Posted on • Edited on

The Hell of props drilling

Components are great

Splitting large code blocks into modular components is a good practice for maintenance.

It keeps the code DRY, and allows you to reuse your own tools for similar purposes.

The problem is that it can quickly turn into technical debt.

Repeated props leave smells

It's not a question of beginners vs. pros.

It happens all the time.

You can even see it in some open-source templates.

The same props are passed through every intermediate component, even though many of them don't actually care about the data.

This bloats component APIs and can ultimately prevent you from implementing what you want.

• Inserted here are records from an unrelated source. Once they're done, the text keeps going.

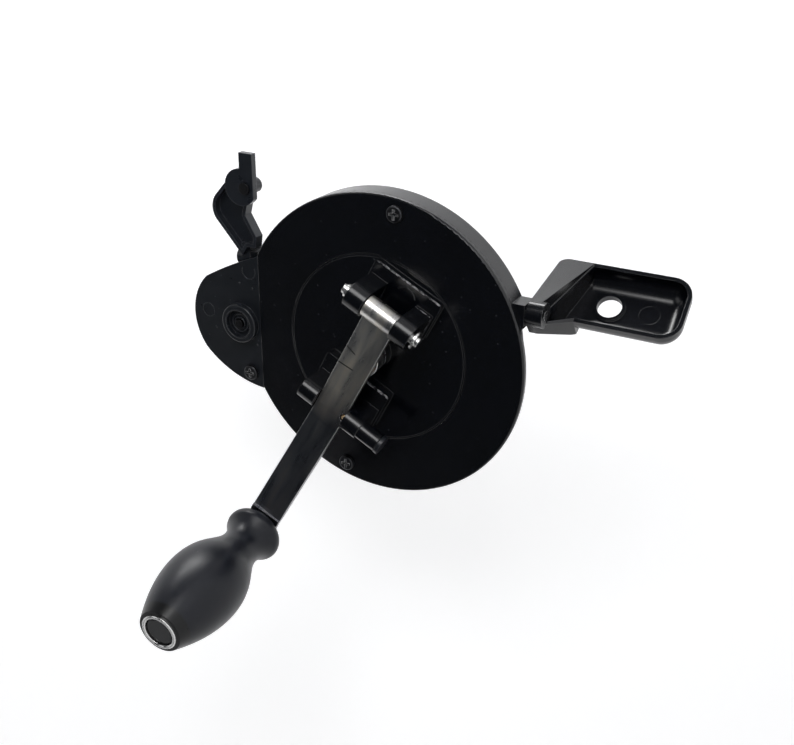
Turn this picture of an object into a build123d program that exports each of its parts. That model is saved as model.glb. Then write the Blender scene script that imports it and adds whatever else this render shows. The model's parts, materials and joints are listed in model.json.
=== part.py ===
from build123d import *
import math
import os

# Hand-cranked strap winder with a geared reel, hung on two swivel brackets.
#
# Frame, in millimetres: the origin is the centre of the case's flat back, on the reel's axis.
# +Z points to the strap inlet, -Y is the crank side (the front), and the brackets' swivel
# axis runs parallel to Z on the +X side.

os.makedirs("parts", exist_ok=True)

# ---------------------------------------------------------------- driving dimensions
# fits and walls
RUNNING_GAP = 0.06         # radial clearance of a turning shaft
SIDE_GAP = 0.3             # clearance beside a moving piece
SEAT_GAP = 0.1             # clearance under the arm on its saddle

# case
CASE_RADIUS = 70.0
CASE_DEPTH = 26.0
COVER_THICKNESS = 2.4
COVER_EDGE_RADIUS = 0.9
RIM_DEPTH = 12.6           # how far the full-radius rim reaches behind the front face
RIM_WALL = 2.4
RIM_START_ANGLE = 62.0     # from +X towards +Z, where the rim meets the inlet guide
RIM_END_ANGLE = -71.5      # the rim stops beside the lower swivel
DRUM_RADIUS = 59.5         # set-in wall behind the rim
DRUM_WALL = 2.2
BACK_THICKNESS = 2.4
CHORD_HEIGHT = 61.2        # the front cover ends here and the guide cover begins
COVER_SCREW_RADIUS = 63.4  # distance of the screws from the axis
COVER_SCREW_ANGLES = (-8.2, 166.6)
SCREW_BOSS_RADIUS = 4.0
SCREW_HEAD_RADIUS = 3.7
SCREW_HEAD_HEIGHT = 1.7
SCREW_SHANK_RADIUS = 1.5
SCREW_LENGTH = 9.0

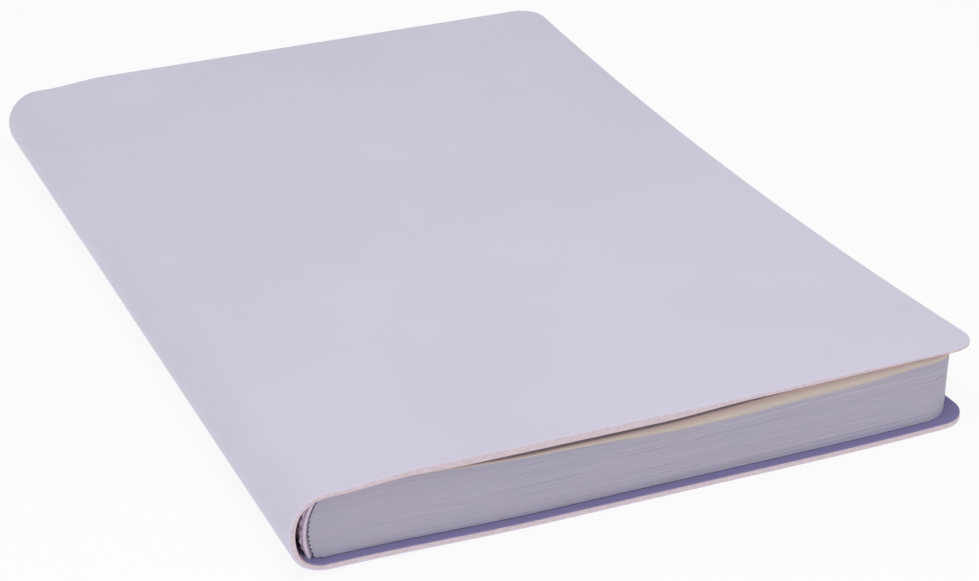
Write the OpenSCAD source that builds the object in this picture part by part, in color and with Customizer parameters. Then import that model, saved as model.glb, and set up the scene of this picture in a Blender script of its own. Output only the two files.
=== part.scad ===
// A closed soft-cover planner that lies on its back cover: a rounded page block with
// bands at head and tail, inside one wrap-around cover whose front half has warped.
// Every module below is written in the book's own frame: x runs from the outermost line
// of the spine to the fore edge, y from the tail to the head, z up from the surface that
// the planner lies on. placed() then centres the book over the origin.

/* [Cover] */
// Width of the closed cover, spine to fore edge
cover_width = 148; // [120:1:180]
// Length of the cover, tail to head
cover_length = 216; // [180:1:260]
// Thickness of the cover sheet
cover_thick = 1.2; // [0.8:0.1:1.5]
// Outer thickness of the closed planner along its spine
spine_width = 16.4; // [15:0.2:19]
// Distance from the spine's outermost line to the lines that the covers open on
hinge_inset = 10; // [9.8:0.1:14]
// Gap between the spine strip and each cover at those lines
hinge_gap = 0.2; // [0.1:0.05:0.4]
// Corner radius of the covers at the fore edge
cover_corner = 6.5; // [4:0.5:14]
// Distance that the back cover stops short of the front one at the fore edge
back_cover_short = 0.5; // [0:0.1:2]

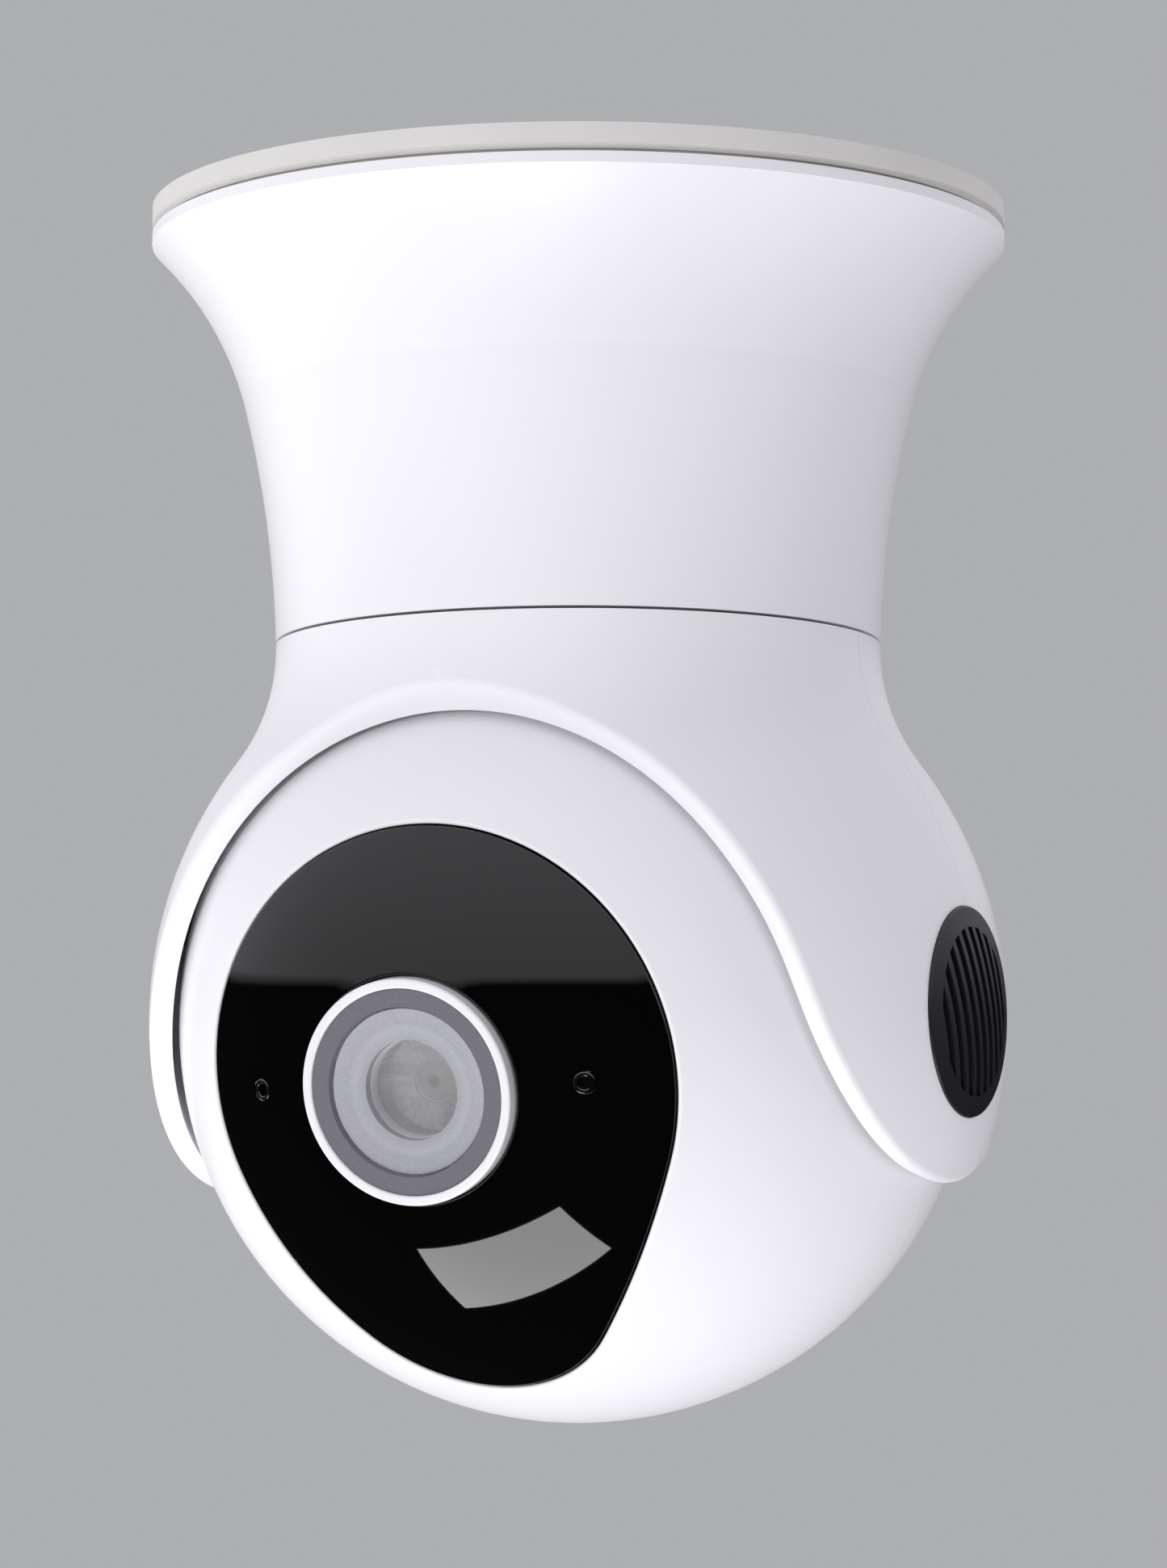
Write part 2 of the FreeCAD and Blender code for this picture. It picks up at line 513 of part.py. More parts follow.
def arch_quarter(count=9):
    """The lip's edge on the hood's room, from the foot of an ear up to the crown, at +X and -Y."""
    room, rise, radius = size("hood_bore"), size("ear_rise"), size("ear_radius")
    reach, side_arc = size("ear_reach"), size("ear_side_arc")
    knee = Vector(0, -reach, rise - math.sqrt(radius ** 2 - reach ** 2))
    side_centre = knee + (Vector(0, 0, rise) - knee) * (side_arc / radius)

    def side(height):
        return side_centre.y - math.sqrt(side_arc ** 2 - (height - side_centre.z) ** 2)

    low, crown = knee.z, room
    for _ in range(60):
        height = (low + crown) / 2
        if side(height) ** 2 + height ** 2 < room ** 2:
            low = height
        else:
            crown = height
    points = []
    turn = math.asin(reach / radius)
    for step in range(count):
        angle = turn * step / count
        points.append((-radius * math.sin(angle), rise - radius * math.cos(angle)))
    for step in range(count + 1):
        height = knee.z + (crown - knee.z) * math.sin(math.pi / 2 * step / count)
        points.append((side(height), height))
    return [Vector(math.sqrt(max(0.0, room ** 2 - y ** 2 - z ** 2)), y, z) for y, z in points]


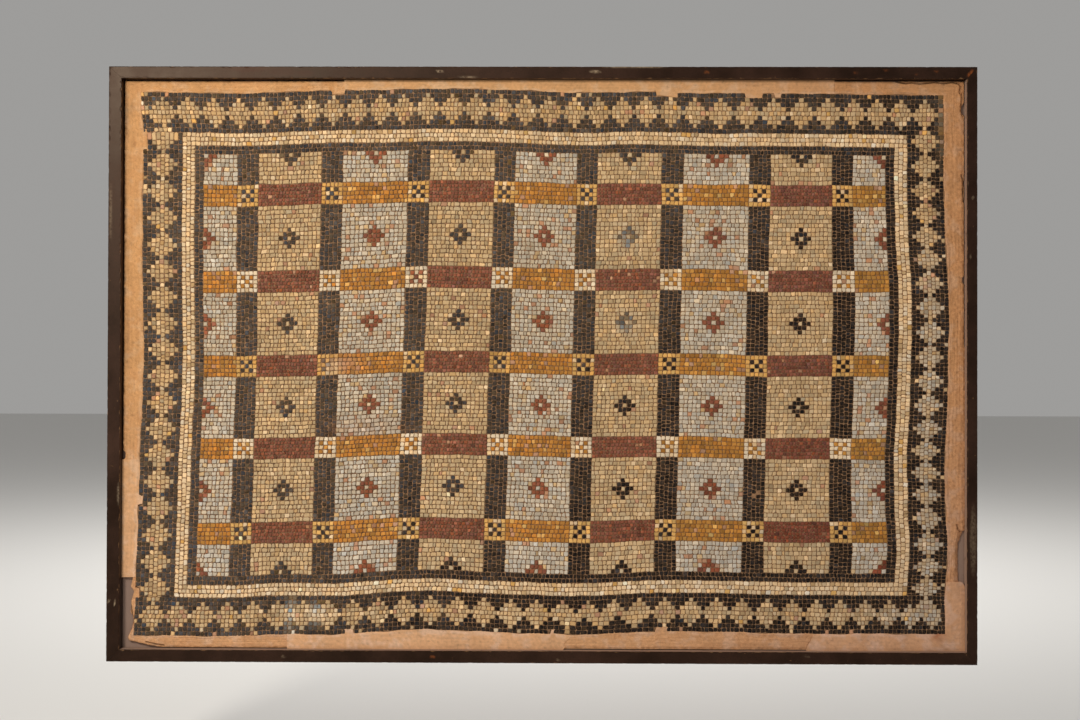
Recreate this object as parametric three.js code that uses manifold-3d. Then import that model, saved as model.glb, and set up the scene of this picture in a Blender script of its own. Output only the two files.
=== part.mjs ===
// A section of an ancient stone mosaic floor, lifted and set in mortar inside a plain dark frame that
// is fixed to a wall. Units are millimetres.
//
// Every piece is drawn on the panel: x to the right, y up the panel and z forward from the wall. The
// group at the end turns the panel upright, so that its back lies in the plane y = 0, it faces -Y, and
// the origin is the middle of its back.

import * as THREE from 'three';
import { mergeVertices } from 'three/addons/utils/BufferGeometryUtils.js';
import Module from 'manifold-3d';

const wasm = await Module();
wasm.setup();

// ---------------------------------------------------------------- driving dimensions

const FRAME = { width: 2000, height: 1372, depth: 62, arris: 1.5 };
const FACE = { top: 28, left: 30, bottom: 28, right: 24 }; // width of each rail's face
const GAP = 0.3; // between pieces that touch

// How far forward of the wall each layer reaches.
const BACKING_FRONT = 34;
const STONE_SEAT = 37;
const BED_FRONT = 44;
const FILL_FRONT = 45;
const STONE_FRONT = 45.5;

// The rectangles that the mosaic was set out in, from its outer edge to the field.
const EDGE = { left: -925, right: 930, head: 630.5, foot: -618 };
const CREAM = { left: -833.5, right: 846.5, head: 538, foot: -529.5 };
const DARK = { left: -804, right: 817, head: 508, foot: -500 };
const FIELD = { left: -784, right: 797, head: 489, foot: -480 };

const STONE = 9.8; // one stone with its joint
const BAND = 5 * STONE; // the dark upright bands and the coloured cross bands
const BAND_COUNT = 8;
const FIRST_BAND = -680.5; // middle of the leftmost dark band at its head
const BAND_PITCH = 196.6;
const CROSS_COUNT = 5;
const FIRST_CROSS = 393.8; // middle of the top cross band
const CROSS_PITCH = 194.45;

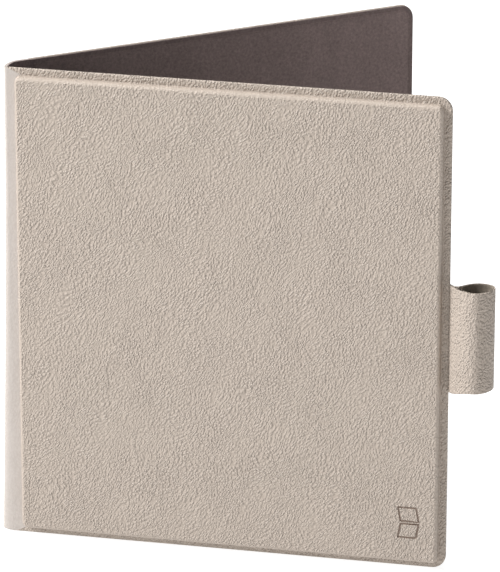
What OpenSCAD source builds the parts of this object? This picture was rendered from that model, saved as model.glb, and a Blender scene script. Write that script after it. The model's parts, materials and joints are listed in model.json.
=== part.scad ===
// A seven-inch e-reader in its standing magnetic folio.
// X runs from the spine to the free edge, Y from the outer face of the holder cover into the fold,
// Z up. The origin is the middle of the holder cover's bottom edge, on its outer rim face.
// The e-reader docks on the inner face of the holder cover with its screen towards the flap.

/* [Folio covers] */
// Height of both covers, along the spine
cover_h = 162; // [160:1:175]
// Width of the holder cover, from its crease edge to its free edge
cover_w = 145; // [144:1:160]
// Corner radius at the free edges of the covers
cover_corner_r = 4.6; // [3:0.1:8]
// Thickness of the thin rim round each cover
rim_t = 1.4; // [1.3:0.1:1.6]
// Thickness of the suede-like lining
lining_t = 0.4; // [0.3:0.05:0.5]
// Thickness of the leather skin over the raised panels
skin_t = 0.7; // [0.5:0.05:0.8]

/* [Raised panels] */
// How far the holder's padded panel stands out of its rim
panel_rise = 2.8; // [2.4:0.1:3.2]
// How far the flap's panel stands out of its rim
flap_rise = 1; // [0.8:0.1:1.4]
// Width of the rim at the free edge, top and bottom
rim_w = 2.5; // [2:0.1:4]
// Width of the rim beside the crease
crease_rim_w = 3.1; // [2.8:0.1:5]
// Corner radius of the raised panels
panel_corner_r = 2.6; // [2:0.1:5]
// Thickness of the foam under the holder's skin
foam_t = 0.8; // [0.5:0.1:1]

/* [Fold] */
// Angle between the covers as the folio stands
stand_angle = 37.2; // [10:0.1:60]
// Distance between the two creases of the spine
spine_w = 9.5; // [9.4:0.1:12]
// Angle of the spine strip, from the holder cover
spine_angle = 59.5; // [59:0.1:90]
// Outward bow of the soft spine strip
spine_bow = 0.4; // [0.1:0.1:0.6]
// Length of the flap, from its crease to its free edge
flap_w = 140; // [139:1:150]

/* [Pen loop] */
// Height of the loop
loop_h = 37; // [25:1:45]
// Height of the loop's lower edge above the bottom of the cover
loop_z = 62.4; // [20:0.2:90]
// Inner radius of the loop
loop_r = 4.6; // [4:0.1:6]
// Distance of the pen's axis from the edge of the cover
loop_reach = 9; // [8:0.1:12]
// Distance of the pen's axis in front of the middle of the rim
loop_drop = 2.6; // [0:0.1:3]

/* [E-reader] */
// Width of the e-reader
reader_w = 137; // [136:1:138]
// Height of the e-reader
reader_h = 156; // [154:1:157]
// Thickness of the e-reader
reader_t = 6.4; // [6.4:0.1:6.5]
// Corner radius of the e-reader
reader_corner_r = 6; // [4:0.5:9]
// Wall of the rear shell
shell_t = 1.1; // [1:0.1:1.3]
// Travel of the page buttons
page_travel = 0.25; // [0.15:0.05:0.25]
// Travel of the power button
power_travel = 0.25; // [0.15:0.05:0.3]

/* [Screen] */
// Width of the e-paper panel
panel_w = 110; // [106:1:110]
// Height of the e-paper panel
panel_h = 146; // [140:1:146]
// Narrow border between the lens and the e-reader's edge
border_w = 2.5; // [2:0.1:3]
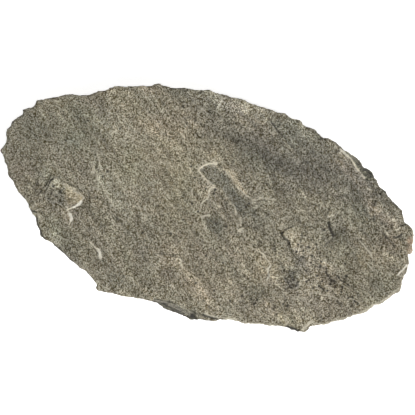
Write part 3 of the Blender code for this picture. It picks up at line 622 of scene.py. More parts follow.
def split(shell, limit_of, looseness):
    """Cuts every edge that is longer than its limit, times the looseness, in two."""
    ends, number = shell.edges()
    length = np.linalg.norm(shell.points[ends[:, 0]] - shell.points[ends[:, 1]], axis=1)
    cut = length > limit_of(ends, number) * looseness
    if not cut.any():
        return
    hard = shell.is_hard(ends)
    new = np.full(len(ends), -1)
    new[cut] = len(shell.points) + np.arange(cut.sum())
    points = np.concatenate([shell.points, shell.points[ends[cut]].mean(axis=1)])
    halves = hard & cut
    kept = np.concatenate([
        ends[hard & ~cut],
        np.stack([ends[halves, 0], new[halves]], axis=1),
        np.stack([ends[halves, 1], new[halves]], axis=1),
    ])
    a, b, c = shell.faces.T
    ab, bc, ca = new[number].T
    cuts = (ab >= 0).astype(int) + (bc >= 0) + (ca >= 0)
    made, regions = [], []

    def add(chosen, *triangles):
        for triangle in triangles:
            made.append(np.stack([corner[chosen] for corner in triangle], axis=1))
            regions.append(shell.region[chosen])

    add(cuts == 0, (a, b, c))
    add(cuts == 3, (a, ab, ca), (ab, b, bc), (ca, bc, c), (ab, bc, ca))
    for p, q, r, pq, qr, rp in ((a, b, c, ab, bc, ca), (b, c, a, bc, ca, ab), (c, a, b, ca, ab, bc)):
        add((cuts == 1) & (pq >= 0), (p, pq, r), (pq, q, r))
        two = (cuts == 2) & (rp < 0)
        # The corner between the two cuts is q; the rest is a four-cornered face, split along its shorter way.
        add(two, (pq, q, qr))
        one_way = np.linalg.norm(points[pq] - points[r], axis=1)
        other_way = np.linalg.norm(points[qr] - points[p], axis=1)
        add(two & (one_way <= other_way), (p, pq, r), (pq, qr, r))
        add(two & (one_way > other_way), (p, pq, qr), (p, qr, r))
    shell.points = points
    shell.faces = np.concatenate(made)
    shell.region = np.concatenate(regions)
    shell.hard = np.sort(kept, axis=1)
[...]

You lose many benefits with this naive approach, such as:

  • readability
  • clarity of intent
  • flexibility (any change in a child component requires modifications across the whole chain)

Why do we do that?

The naive implementation is the first one that comes to mind.

Okay, I need that data in that component

No big deal I'll pass it through this intermediary component.

The problem with components is that you'll likely create lots of them, so a small code smell can easily grow into a big problem.

How to overcome the challenge

Writing maintainable code is challenging!

There are recommended patterns, such as:

  • Use stateless, pure components that only depend on their parameters.
  • Keep it "atomic": as small as possible.
  • Define strict boundaries: data should live where it belongs.
  • Use structured objects instead of primitives: instead of multiplying parameters, use clean objects.
  • Use shared context and services instead of intermediary components.

These simple guidelines can be very powerful, but there's no magic recipe.

You can safely apply them as long as they make sense for your use case.

Endless refactoring vs. realistic goals

You'll probably never find the ultimate architecture or strategy.

That's great, because you don't need to.

Evaluating your own work can be hard, but there are some good indicators:

  • Components are reusable.
  • Regressions and conflicts are rare.
  • The number of modified files stays low in pull requests, making code review easier.